Here at Just Imagine, we have researched a selection of titles across all primary phases, to help you prepare for ‘Find your Brave’ and beyond in our Bravery pack. The books explore being courageous, developing resilience, having a growth mindset, taking risks and the role of friendship.

For example, you can discover how Laszlo stopped being afraid of the dark; why Molly was brave; that Ruby discovered how much talking to someone else can help as well as reading of the true life story of Malala Yousafzai who survived being shot in the head to keep fighting for all girls to receive an education.  Whilst the books are powerful in themselves they can also provide an effective vehicle for small group work and whole class discussion.

In addition, we have our Ha Ha Boing book club. The benefits of humour as a mechanism for coping with anxiety are well documented. Helpguide list that laughter relaxes the whole body; boosts the immune system; triggers the release of endorphins; protects the heart by improving blood vessel function; burns calories, diffuses anger and may even help you live longer.  It can stop distressing emotions; helps you relax; shifts perspective; give you common ground. They suggest:

“Begin by setting aside special times to seek out humor and laughter, as you might with exercising, and build from there. Eventually, you’ll want to incorporate humor and laughter into the fabric of your life, finding it naturally in everything.”

The Ha Ha Boing book club enables children to do just that.
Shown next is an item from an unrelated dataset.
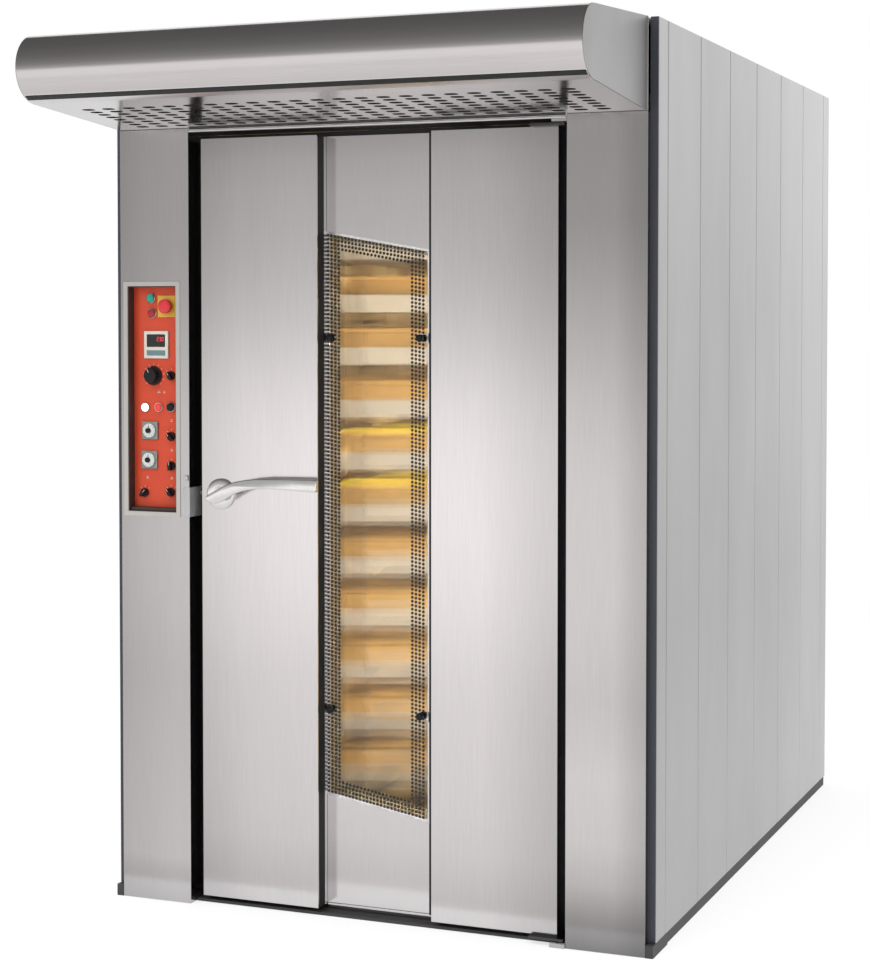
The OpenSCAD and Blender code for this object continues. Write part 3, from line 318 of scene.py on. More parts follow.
# Steel that has been hot: straw, brown and blue-grey stains over the grain
def heatStained(name, color, stain, rough=(0.35, 0.6)):
    material, tree, shader = startMaterial(name, color, Metallic=0.9)
    place = objectPlace(tree)
    cloud = noiseOn(tree, place, 3.2, 6.0, 0.6, 0.8)
    spots = noiseOn(tree, place, 46.0, 4.0, 0.6)
    tone = rampOn(tree, cloud, [(0.3, color), (0.52, stain), (0.72, tinted(color, 0.75))])
    speck = rampOn(tree, spots, [(0.35, 0.82), (0.6, 1.0)])
    paint(tree, shader, mixColor(tree, 1.0, tone, speck, "MULTIPLY"), cloud, rough)
    bumpOn(tree, shader, spots, 0.12, 0.0004)
    return material


def glowing(name, color, strength, rough=0.25):
    material, tree, shader = startMaterial(name, color, Roughness=rough, Emission_Strength=strength)
    shader.inputs["Emission Color"].default_value = (*color, 1)
    frost = noiseOn(tree, objectPlace(tree), 240.0, 3.0)
    tone = rampOn(tree, frost, [(0.3, tinted(color, 0.9)), (0.7, color)])
    tree.links.new(tone, shader.inputs["Base Color"])
    bumpOn(tree, shader, frost, 0.08, 0.0003)
    return material


def clearGlass(name, color, rough=0.02, cover=0.3):
    material, tree, shader = startMaterial(name, color, Roughness=rough, IOR=1.45,
                                           Transmission_Weight=1.0, Alpha=cover)
    smear = noiseOn(tree, objectPlace(tree, (1, 1, 0.4)), 7.0, 5.0, 0.6, 0.8)
    tree.links.new(rangeOn(tree, smear, rough * 0.5, rough * 2.0), shader.inputs["Roughness"])
    return material


# the door's tone is a lighter copy and the left post's a darker copy of the front steel: painted light and
# shade
steelTones = {
    "front": (0.62, 0.605, 0.61),
    "left": (0.56, 0.545, 0.55),
    "end": (0.45, 0.45, 0.45),
    "door": (0.79, 0.77, 0.775),
    "hood": (0.66, 0.64, 0.645),
    "grille": (0.5, 0.49, 0.49),
    "side": (0.55, 0.55, 0.55),
    # painted lamp glow: the lining's and the door sleeve's warm tint stands in for the warm light in the
    # chamber
    "lining": (0.6, 0.53, 0.38),
    "sleeve": (0.73, 0.63, 0.45),
}
# painted light and shade along an axis, brighter or darker where the light falls so: the two ends of the
# span, then [share of the span, tone]
paintedShades = {
    "door": [
        ("X", (-0.5, 0.5), [(0.0, 0.78), (0.12, 0.92), (0.3, 1.0), (0.8, 1.0), (0.93, 0.84), (1.0, 0.78)]),
        ("Z", (0.0, 2.044), [(0.0, 0.82), (0.04, 0.87), (0.1, 0.98), (0.15, 1.0), (0.93, 1.0), (0.97, 0.94),
                             (1.0, 0.8)]),
    ],
    "left": [
        ("X", (-0.735, -0.528), [(0.0, 0.8), (0.35, 0.9), (0.8, 1.0), (1.0, 1.0)]),
        ("Z", (0.0, 2.06), [(0.0, 0.92), (0.03, 1.02), (0.06, 1.25), (0.3, 1.03), (0.5, 0.96), (0.8, 1.0),
                            (1.0, 1.22)]),
    ],
    "right": [
        ("X", (0.528, 0.735), [(0.0, 1.0), (0.6, 0.97), (0.85, 0.8), (1.0, 0.74)]),
        ("Z", (0.0, 2.06), [(0.0, 0.38), (0.03, 0.55), (0.08, 1.0), (0.13, 1.2), (0.21, 1.22), (0.3, 1.06),
                            (0.5, 1.0), (0.78, 0.95), (0.88, 0.88), (0.93, 0.93), (1.0, 0.98)]),
    ],
    "side": [
        ("Y", (-0.78, 1.28), [(0.0, 0.96), (0.3, 0.98), (0.55, 1.06), (0.8, 1.18), (1.0, 1.22)]),
        ("Z", (0.0, 2.3), [(0.0, 0.9), (0.35, 0.88), (0.55, 0.97), (0.7, 1.0), (1.0, 1.16)]),
    ],
    "hood": [
        ("Z", (2.1, 2.275), [(0.0, 1.1), (0.25, 1.1), (0.36, 1.04), (0.48, 0.86), (0.6, 0.95), (0.7, 1.0)]),
    ],
}


# A brushed sheet with its tone, and its painted light and shade where it has one, from the two tables above
def steel(name, tone, grain, rough, cloud, depth, shade=None):
    return brushedSheet(name, steelTones[tone], grain, rough, cloud, depth, shade=paintedShades.get(shade))


frontSteel = steel("frontSteel", "front", "z", (0.13, 0.2), 0.03, 0.12)
# painted shade: the left post gets a darker copy of the right post's steel
leftSteel = steel("leftSteel", "left", "z", (0.13, 0.2), 0.03, 0.12, "left")
rightSteel = steel("rightSteel", "front", "z", (0.13, 0.2), 0.03, 0.12, "right")
doorSteel = steel("doorSteel", "door", "z", (0.12, 0.18), 0.02, 0.12, "door")
hemSteel = steel("hemSteel", "hood", "x", (0.3, 0.4), 0.04, 0.15)
endSteel = steel("endSteel", "end", "x", (0.4, 0.5), 0.03, 0.15)
hoodSteel = steel("hoodSteel", "hood", "x", (0.12, 0.18), 0.03, 0.15, "hood")
grilleSteel = steel("grilleSteel", "grille", "x", (0.14, 0.22), 0.04, 0.12)
sideSteel = steel("sideSteel", "side", "z", (0.42, 0.52), 0.04, 0.2, "side")
liningSteel = steel("liningSteel", "lining", "z", (0.28, 0.42), 0.12, 0.25)
sleeveSteel = brushedSheet("sleeveSteel", steelTones["sleeve"], "z", (0.16, 0.26), 0.08, 0.1, 0.8)
bezelSteel = brushedSheet("bezelSteel", (0.72, 0.71, 0.68), "z", (0.34, 0.46), 0.05)
brightSteel = polished("brightSteel", (0.8, 0.8, 0.79))
fittingSteel = polished("fittingSteel", (0.62, 0.61, 0.6), (0.18, 0.32))
hotSteel = heatStained("hotSteel", (0.34, 0.32, 0.3), (0.3, 0.2, 0.12))
rackSteel = heatStained("rackSteel", (0.3, 0.25, 0.21), (0.22, 0.12, 0.06), (0.32, 0.5))
basePaint = coated("basePaint", (0.035, 0.035, 0.036), (0.5, 0.7), 260.0, 0.3)
cornerTrim = coated("cornerTrim", (0.028, 0.032, 0.042), (0.4, 0.55), 320.0, 0.2)
# black for the hood's dark seam and filter mat, and for the painted shade strips of the door channel and the
# lintel
rubberAndPaintedShade = coated("rubberAndPaintedShade", (0.01, 0.01, 0.011), (0.55, 0.75), 320.0, 0.25)
mineralFibre = coated("mineralFibre", (0.58, 0.5, 0.28), (0.85, 0.98), 150.0, 0.8, 0.18)
doorFibre = coated("doorFibre", (0.045, 0.043, 0.04), (0.85, 0.98), 150.0, 0.8, 0.18, Specular_IOR_Level=0.2)
zincPlate = coated("zincPlate", (0.42, 0.42, 0.43), (0.38, 0.52), 300.0, 0.1, 0.1, 0.5)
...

Its collection including Funny Fiction, Poetry and Jokes and High Interest Books has something for everyone. The emphasis of the Ha Ha Boing book club is fun and engagement. Children will take part in read aloud activities such as readers’ theatre, poetry slam, joke telling, games and art based activities. Enticing children who are not yet hooked into the joys of reading can be a challenge. Reading for Pleasure impacts on children’s reading attainment and on their academic achievements more widely. As children move into the junior years, there is often a drop-off in reading at home, which may open up a gap for some children. Others might need an extra injection of enthusiasm and some thoughtful nurturing to help them overcome the hurdle. It is vital to provide a safety net to catch them at this crucial stage. Ha Ha Boing has a high interest, no-pressure approach.  Ha Ha Boing therefore not only encourages those who don’t read to increase their engagement with books but it also gives them a laugh at the same time. Both are beneficial to well being.